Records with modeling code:
-=-=-

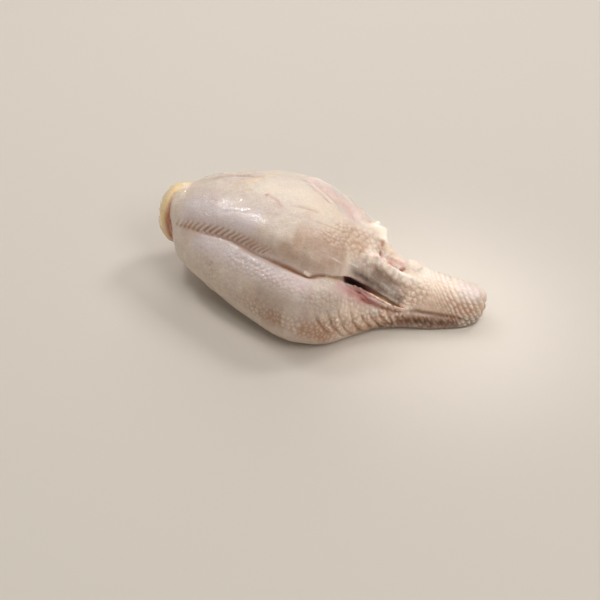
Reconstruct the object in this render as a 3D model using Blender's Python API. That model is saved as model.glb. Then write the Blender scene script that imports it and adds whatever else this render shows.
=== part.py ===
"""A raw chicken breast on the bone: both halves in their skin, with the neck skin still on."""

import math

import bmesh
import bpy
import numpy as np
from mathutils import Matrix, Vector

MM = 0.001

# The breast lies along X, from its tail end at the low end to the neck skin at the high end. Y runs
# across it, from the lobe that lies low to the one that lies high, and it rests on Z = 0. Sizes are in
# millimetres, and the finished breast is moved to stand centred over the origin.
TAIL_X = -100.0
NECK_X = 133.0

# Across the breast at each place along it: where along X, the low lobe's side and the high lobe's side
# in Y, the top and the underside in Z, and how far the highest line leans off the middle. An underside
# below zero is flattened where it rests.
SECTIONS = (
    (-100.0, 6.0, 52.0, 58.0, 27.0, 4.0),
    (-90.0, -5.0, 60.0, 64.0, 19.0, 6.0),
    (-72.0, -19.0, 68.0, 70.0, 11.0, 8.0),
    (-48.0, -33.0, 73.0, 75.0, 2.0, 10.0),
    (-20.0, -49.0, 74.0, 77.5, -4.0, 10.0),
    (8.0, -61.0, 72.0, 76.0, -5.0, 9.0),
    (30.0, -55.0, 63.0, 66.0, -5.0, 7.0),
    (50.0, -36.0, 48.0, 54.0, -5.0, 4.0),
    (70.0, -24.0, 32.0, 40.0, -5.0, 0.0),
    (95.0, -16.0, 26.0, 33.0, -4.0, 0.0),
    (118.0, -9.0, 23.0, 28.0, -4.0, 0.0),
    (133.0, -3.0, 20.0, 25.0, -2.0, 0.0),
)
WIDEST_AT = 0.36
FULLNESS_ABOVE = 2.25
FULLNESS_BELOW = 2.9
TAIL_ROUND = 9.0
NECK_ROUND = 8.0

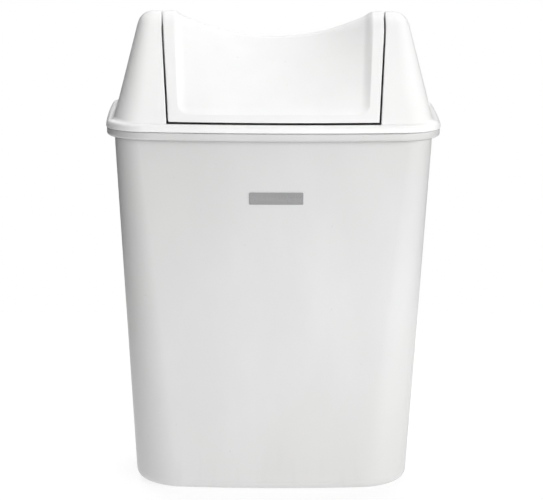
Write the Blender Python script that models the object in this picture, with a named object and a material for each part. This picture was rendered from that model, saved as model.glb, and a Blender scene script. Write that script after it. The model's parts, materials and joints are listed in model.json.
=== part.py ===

-=-=-

## Problem to work on
Write out the listing's lines exactly, from its first line through the line that contains "NECK_X = 133.0", and stop there.

## Solution to the problem
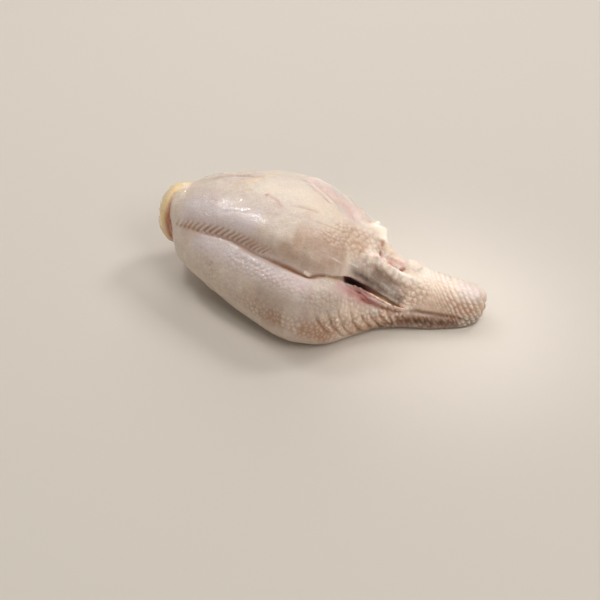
Reconstruct the object in this render as a 3D model using Blender's Python API. That model is saved as model.glb. Then write the Blender scene script that imports it and adds whatever else this render shows.
=== part.py ===
"""A raw chicken breast on the bone: both halves in their skin, with the neck skin still on."""

import math

import bmesh
import bpy
import numpy as np
from mathutils import Matrix, Vector

MM = 0.001

# The breast lies along X, from its tail end at the low end to the neck skin at the high end. Y runs
# across it, from the lobe that lies low to the one that lies high, and it rests on Z = 0. Sizes are in
# millimetres, and the finished breast is moved to stand centred over the origin.
TAIL_X = -100.0
NECK_X = 133.0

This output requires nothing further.